The new maximum civil penalty applies to any penalty assessed after August 1, 2016, regardless of the date of the associated violation. The changes were mandated by the so-called “catch up adjustment” provision of the Federal Civil Penalties Inflation Adjustment Act Improvements of 2015. Going forward, the maximum civil penalty will be subject to an annual inflation adjustment every January, in much the same way as the FTC annually adjusts the HSR Act reporting and filing fee thresholds. 

The FTC has no power to assess civil penalties but a number of statutes enforced by the FTC authorize federal courts in civil actions brought by the United States to assess civil penalties up to specified maximum levels against persons found to be in violation of the associated statutory provision. 

Violations subject to the new $40,000 maximum civil penalty include: 

Statutory Section/Type of Violation 

  • Section 7A(g)(1) of the Clayton Act: Premerger filing notification requirements under the HSR Act 
  • Section 5(l) of the FTC Act: Final FTC Orders issued under 
  • Section 5(b) of the FTC Act Section 5(m)(1)(A) of the FTC Act: Trade regulation rules issued by the FTC under Section 18 of the FTC Act that address unfair or deceptive acts or practices, subject to statutory scienter requirements 
  • Section 5(m)(1)(B) of the FTC Act: Cease and desist orders against unfair or deceptive acts, whether or not the person was subject to the order, subject to statutory scienter requirements 

In determining the amount of a civil penalty to be sought, the FTC applies the same statutory criteria that a court would apply under Section 5(m)(1)(C) of the FTC Act, which is “the degree of culpability, any history of prior such conduct, ability to pay, effect on ability to continue to do business, and such other matters as justice may require.” The FTC also has a civil penalty leniency program for small businesses. 

The HSR premerger notification program consists of highly technical rules that apply to transactions and parties engaged in commerce that meet certain size thresholds. The FTC has had a long standing “one free bite at the apple” approach pursuant to which it will generally not seek civil penalties against a person for failure to file as long as that person self-reports the violation, makes a corrective filing, is a first time violator, and details the circumstances demonstrating that the failure to file was inadvertent. 

The FTC and the Department of Justice (“DOJ”) (the agencies have shared enforcement jurisdiction) have brought more than 50 enforcement actions for failure to comply with the premerger notification reporting requirements since the inception of the HSR Act in 1976. Typically these are for a percentage of what the agencies believe to be the maximum civil penalty. 

Examples of FTC and DOJ enforcement actions for failure to file violations include Biglari Holdings agreeing in 2012 to pay a $850,000 civil penalty to settle charges that it violated premerger notification requirements in connection with acquisitions of voting securities in 2011 and Smithfield Foods agreeing in 2004 to pay a $2 million civil penalty to settle charges that it failed to comply with premerger reporting requirements for acquisitions of voting securities that occurred in 1998 and 1999. 

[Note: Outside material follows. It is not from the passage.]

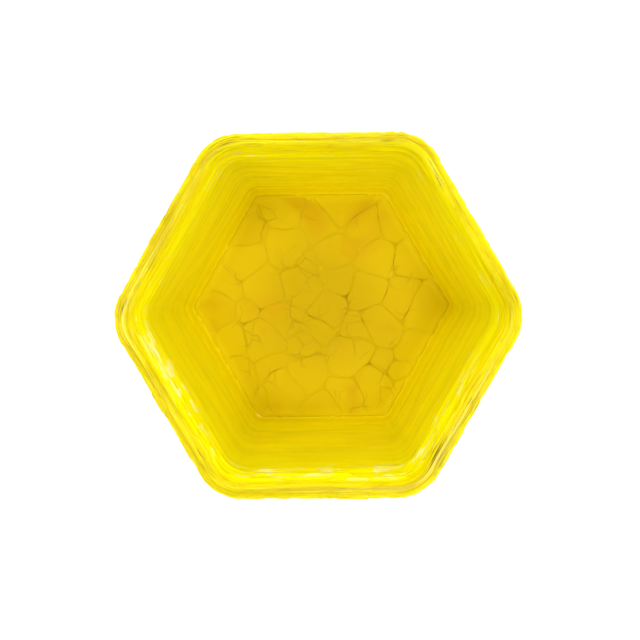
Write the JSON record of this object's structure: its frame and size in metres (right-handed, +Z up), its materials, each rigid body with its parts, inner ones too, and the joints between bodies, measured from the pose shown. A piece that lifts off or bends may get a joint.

FTC and DOJ settlements for “gun jumping” activities in violation of the HSR premerger waiting period requirements have been larger. For example, Gemstar-TV Guide agreed in 2003 to pay a record $5.67 million civil penalty to settle charges that Gemstar and TV Guide, prior to their July 2000 merger, had violated the waiting period requirements by certain conduct, including agreeing to stop competing for customers, agreeing on prices and terms to be offered, and jointly managing certain parts of their businesses. 

The other notable increases in maximum civil penalties apply to violations of final FTC Orders and trade regulation rules that address unfair and deceptive acts and practices. Examples of FTC civil penalties for such violations include Toys “R” Us agreeing in 2011 to a $1.3 million civil penalty to settle charges that it violated a 1998 Order and Google agreeing in 2012 to pay a $22.5 million civil penalty to settle charges that it violated a 2011 Order.